Uniqueness of soil hydraulic parameters determined by a combined wooding inverse approach

Knowledge of soil hydraulic properties is essential for a proper understanding and evaluation of physical and chemical processes within the vadose zone involved in variably saturated water flow and transport of water-dissolved salts and pollutants. Soil hydraulic properties are often expressed using functional relationships between the soil hydraulic conductivity (K), water content (θ), and matric potential Ψ). Our objectives were (i) to combine the Wooding's analytical solution for steady-state infiltration from a circular pond and the inverse determination of parameters from transient infiltration events into a coupled method for the in situ estimation of soil hydraulic properties, and (ii) to develop a simple semiautomatic device for the in situ estimation of the soil hydraulic functions.

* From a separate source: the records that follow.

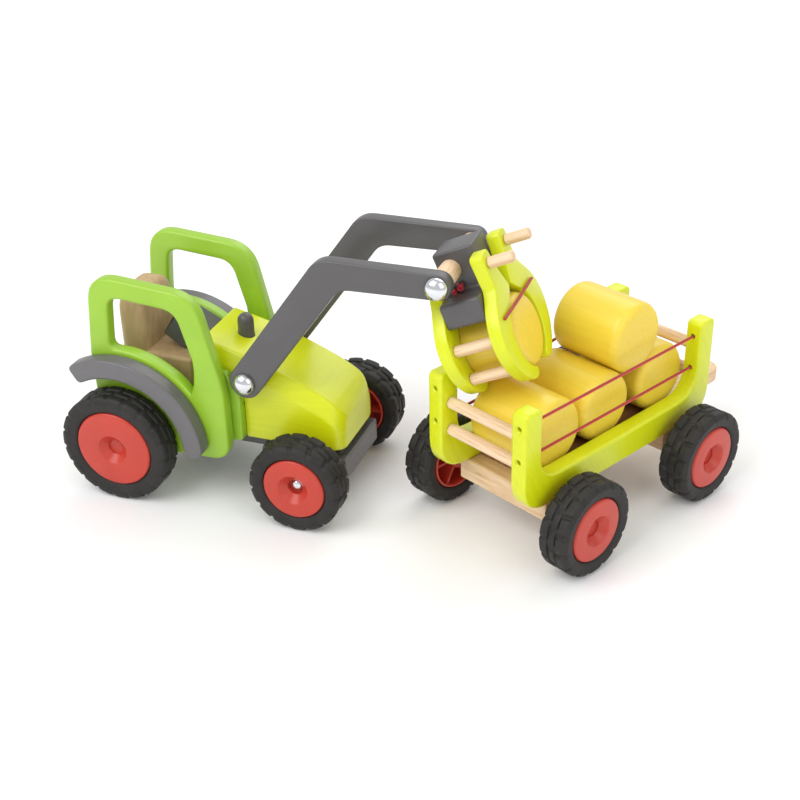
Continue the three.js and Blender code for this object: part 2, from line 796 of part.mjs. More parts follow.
// U-shaped side board, drilled along X for its two elastic cords.
function trailerSides(frame) {
  const shape = outline([
    [BOARD_FROM, POST_TOP, 4.5],
    [BOARD_FROM, RAIL_BOTTOM, 24],
    [BOARD_TO, RAIL_BOTTOM, 24],
    [BOARD_TO, POST_TOP, 4.5],
    [BOARD_TO - POST, POST_TOP, 4.5],
    [BOARD_TO - POST, RAIL_TOP, 20],
    [BOARD_FROM + POST, RAIL_TOP, 20],
    [BOARD_FROM + POST, POST_TOP, 4.5],
  ]);
  bothSides((side, sign) => {
    const [low, high] = layer(sign, BOARD_INNER, BOARD_OUTER);
    const drills = CORD_HEIGHTS.map((z) =>
      rodX(CORD_HOLE_RADIUS, BOARD_FROM - GAP, BOARD_TO + GAP, sign * CORD_SIDE, z, CORD_SIDES));
    piece(`trailer_side_${side}`, cut(sidePlate(shape, low, high), ...drills), LIME, frame);
  });
}

// One cord on each side goes out through the rear post, down behind it and back. The left jaw's tip
// presses the left cord's upper run down.
function trailerCords(frame) {
  const [upper, lower] = CORD_HEIGHTS;
  const start = BOARD_FROM + CORD_TAIL;
  const edge = BOARD_TO + CORD_TAIL;
  const behind = edge + CORD_BEND;
  const pressed = upper - CORD_DIP.down;
  const dip = {
    right: [],
    left: [
      [BOARD_FROM + POST + CORD_TAIL, upper],
      [CORD_DIP.from, pressed],
      [CORD_DIP.to, pressed],
      [BOARD_TO - POST - CORD_TAIL, upper],
    ],
  };
  bothSides((side, sign) => {
    const route = [
      [start, upper],
      ...dip[side],
      [edge, upper],
      [behind, upper - CORD_BEND],
      [behind, lower + CORD_BEND],
      [edge, lower],
      [start, lower],
    ];
    piece(`trailer_cord_${side}`, cordAlong(route, sign * CORD_SIDE), CORD_RED, frame);
  });
}

function trailerBase(frame) {
  const half = BOARD_INNER - GAP;
  const deck = BEAM.top + GAP;
  piece("trailer_floor", block(0, TRAILER_BASE, -half, half, deck, FLOOR_TOP), PALE_WOOD, frame);
  for (const [name, x] of [["front", 0], ["rear", TRAILER_BASE]]) {
    const shape = outline([
      [x - BEAM.half, BEAM.bottom, 2],
      [x + BEAM.half, BEAM.bottom, 2],
      [x + BEAM.half, BEAM.top, 2],
      [x - BEAM.half, BEAM.top, 2],
    ]);
    const reach = TRAILER_FACE - HUB_DEPTH - AXLE_SHORT;
    const beam = sidePlate(shape, -BEAM.across, BEAM.across);
    const axle = rodY(AXLE_RADIUS, -reach, reach, x, FRONT_WHEEL.radius);
    piece(`trailer_${name}_axle_beam`, join(beam, axle), PALE_WOOD, frame);
    bothSides((side, sign) => {
      const tyre = tyreGeometry(FRONT_WHEEL.radius, FRONT_WHEEL.width, FRONT_WHEEL.rim - GAP);
      const rim = rimGeometry(FRONT_WHEEL.width, FRONT_WHEEL.rim + GAP, sign);
      const wheel = piece(`trailer_${name}_${side}_wheel`, join(tyre, rim), TYRE_BLACK, frame);
      wheel.position.set(x, sign * wheelCentre(TRAILER_FACE, FRONT_WHEEL.width), FRONT_WHEEL.radius);
    });
  }
}

// Two dowels close each end between the side boards.
function trailerRails(frame) {
  const half = BOARD_INNER - GAP;
  const ends = [
    { name: "front", x: RAIL_AT.near },
    { name: "rear", x: RAIL_AT.far },
  ];
  const levels = ["upper", "lower"];
  for (const { name, x } of ends) {
    levels.forEach((level, i) => {
      const rail = rodY(RAIL_DOWEL, -half, half, x, DOWEL_HEIGHTS[i]);
      piece(`trailer_${name}_${level}_rail`, rail, PALE_WOOD, frame);
    });
  }
}

// Drawbar: a flat tongue under the floor with a hole for the tractor's hitch peg.
function drawbar(frame) {
  const root = TRAILER_BASE + BEAM.half + GAP;
  const { eye, half, thick } = DRAWBAR;
  const shape = new THREE.Shape();
  shape.moveTo(root, -half);
  shape.lineTo(eye, -half);
  shape.absarc(eye, 0, half, -Math.PI / 2, Math.PI / 2, false);
  shape.lineTo(root, half);
  shape.closePath();
  const hole = new THREE.Path();
  hole.absarc(eye, 0, DRAWBAR.hole, 0, 2 * Math.PI, true);
  shape.holes.push(hole);
  const bar = extrude(shape, thick, { curveSegments: 8 });
  bar.translate(0, 0, BEAM.top - thick);
  piece("trailer_drawbar", bar, PALE_WOOD, frame);
}

// ---------------------------------------------------------------- the whole set

const toySet = new THREE.Group();
const layout = new THREE.Group();
toySet.add(layout);

chassis(layout);
cabBody(layout);
hood(layout);
piece("exhaust", exhaustGeometry(), GREY, layout);
cabSides(layout);
fenders(layout);
seat(layout);
steeringConsole(layout);
tractorWheels(layout);
loader(layout);

const gripper = gripperFrame(layout);
gripperHead(gripper);
jaws(gripper);
jawCord(gripper);
gripperBale(gripper);

const trailer = trailerFrame(layout);
trailerBase(trailer);
trailerSides(trailer);
trailerCords(trailer);
trailerRails(trailer);
drawbar(trailer);
trailerBales(trailer);

// Centre the set over the origin, standing on the floor.
toySet.updateMatrixWorld(true);
const box = new THREE.Box3().setFromObject(layout, true);
const centre = box.getCenter(new THREE.Vector3());
layout.position.set(-centre.x, -centre.y, -box.min.z);

export default toySet;
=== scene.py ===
"""Looks for the wooden toy tractor with its bale gripper, and for its bale trailer."""
import math

import bmesh
import bpy
from mathutils import Matrix, Vector


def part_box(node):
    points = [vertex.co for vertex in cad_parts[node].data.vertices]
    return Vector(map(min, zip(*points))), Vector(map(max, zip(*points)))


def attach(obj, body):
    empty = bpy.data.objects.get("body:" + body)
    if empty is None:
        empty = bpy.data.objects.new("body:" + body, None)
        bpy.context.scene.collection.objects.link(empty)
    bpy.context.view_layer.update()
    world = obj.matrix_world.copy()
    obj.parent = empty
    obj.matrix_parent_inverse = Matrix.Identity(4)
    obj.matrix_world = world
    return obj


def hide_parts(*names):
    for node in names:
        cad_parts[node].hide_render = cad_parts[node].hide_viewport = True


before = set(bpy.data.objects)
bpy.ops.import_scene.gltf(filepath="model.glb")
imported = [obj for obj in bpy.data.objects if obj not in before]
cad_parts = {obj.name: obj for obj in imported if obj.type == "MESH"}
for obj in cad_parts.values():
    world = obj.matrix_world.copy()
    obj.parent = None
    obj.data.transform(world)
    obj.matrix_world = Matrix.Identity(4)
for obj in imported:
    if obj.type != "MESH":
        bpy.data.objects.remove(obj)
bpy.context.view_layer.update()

MM = 0.001

# ---------------------------------------------------------------- driving dimensions, in millimetres

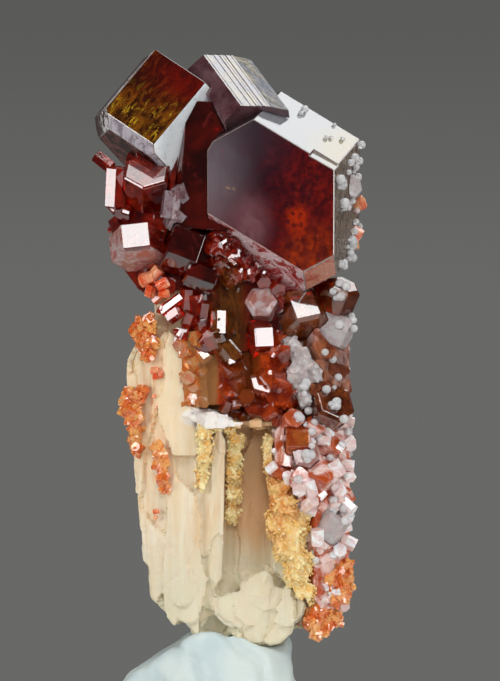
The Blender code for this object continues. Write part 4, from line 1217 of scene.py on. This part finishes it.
# Slabs of the white ledge: place, direction along it, and width, depth and height in millimetres.
LEDGE_SLABS = [
    ((-1.75, -2.9, 18.2), (1, 0, -0.3), (1.5, 1.4, 0.6)),
    ((-0.75, -3.0, 17.75), (1, 0, -0.1), (1.7, 1.8, 1.0)),
    ((0.35, -2.9, 17.7), (1, 0, -0.25), (1.6, 1.4, 0.6)),
    ((1.7, -2.6, 17.6), (1, 0, 0.02), (2.6, 1.3, 0.45)),
]


class SPECIMEN_OT_matrix(bpy.types.Operator):
    """Models the baryte column over its solid: thin upright blades, streaks and a chipped skin"""

    bl_idname = "specimen.matrix"
    bl_label = "Baryte matrix"

    def execute(self, context):
        settings = context.scene.specimen.matrix
        dice = random.Random(settings.seed)
        search = tree_of("baryte_matrix")
        body = merged("baryte_matrix")
        for _ in range(settings.ridges):
            angle = dice.uniform(0, 2 * math.pi)
            z = dice.uniform(*BLADE_SPAN)
            direction = Vector((math.cos(angle), math.sin(angle), 0))
            start = Vector((*COLUMN_MIDDLE, z)) + direction * REAR
            point, normal, _, _ = search.ray_cast(start, -direction)
            # Blades stand only on open, upright sides that don't face the viewer.
            if point is None or abs(normal.z) > 0.6 or not exposed(point, normal, 0.5) or normal.y < -0.2:
                continue
            height = dice.uniform(*BLADE_HEIGHTS)
            size = (dice.uniform(*BLADE_WIDTHS), dice.uniform(*BLADE_DEPTHS), height)
            added(body, thin_blade(point, normal, size, dice))
        for place, across, size in LEDGE_SLABS:
            along = Vector(across).normalized()
            up = along.cross(Vector((0, 1, 0))).normalized()
            width, depth, height = size
            faces = [
                (along, width / 2), (-along, width / 2), (up, height / 2), (-up, height / 2),
                ((0, 1, 0), depth / 2), ((0, -1, 0), depth / 2), ((-0.6, -0.8, 0), depth * 0.45),
            ]
            added(body, closed_form(place, faces))
        data = remeshed(body, settings.voxel)

        def streaks(place):
            """Upright streaks, on small plates that stand at slightly different heights."""
            upright = noise.noise(Vector((place.x * 1.7, place.y * 1.7, place.z * 0.16)))
            thin = noise.noise(Vector((place.x * 4.5, place.y * 4.5, place.z * 0.5 + 9)))
            rough = noise.fractal(place * 1.6, 0.7, 2.0, 4)
            bent = Vector((place.x + 0.5 * noise.noise(place * 0.4), place.y, place.z * 0.3))
            distance, spots = noise.voronoi(bent * 0.55)
            plate = settings.plates * (noise.cell(spots[0] * 9) - 0.5)
            crease = max(0.0, 0.5 - 5 * (distance[1] - distance[0]))
            return settings.relief * (upright * 1.5 + thin * 0.6 + rough * 0.45 - crease) + plate

        displaced(data, streaks)
        finished("baryte_column", data, (matrix_surface(settings),), "baryte", ("baryte_matrix",))
        return {"FINISHED"}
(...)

The experimental method consists of measurements of transient (short-term) and steady-state (long-term) infiltration flow rates from a set of rings having different radii, each positioned sequentially at the same location on the soil surface. A shallow water depth is maintained within a 1- to 2-mm range over the soil surface with an electrode set. The flow rate is determined by continuous weighing of a water reservoir. The flow is monitored and controlled by a laptop computer, which also automatically calculates the soil hydraulic properties from collected data. The coupled method starts with the application of the Wooding's analytical solution to obtain estimates of the soil hydraulic properties using steady-state fluxes. These estimates are then finalized using numerical inversion of the transient data. The coupled method was evaluated using numerically generated data. Unique and fast reproduction of soil hydraulic properties for generated data was obtained. The method's applicability was also tested using field experiments for two soils. The technique was found to be sound and the device simple to operate.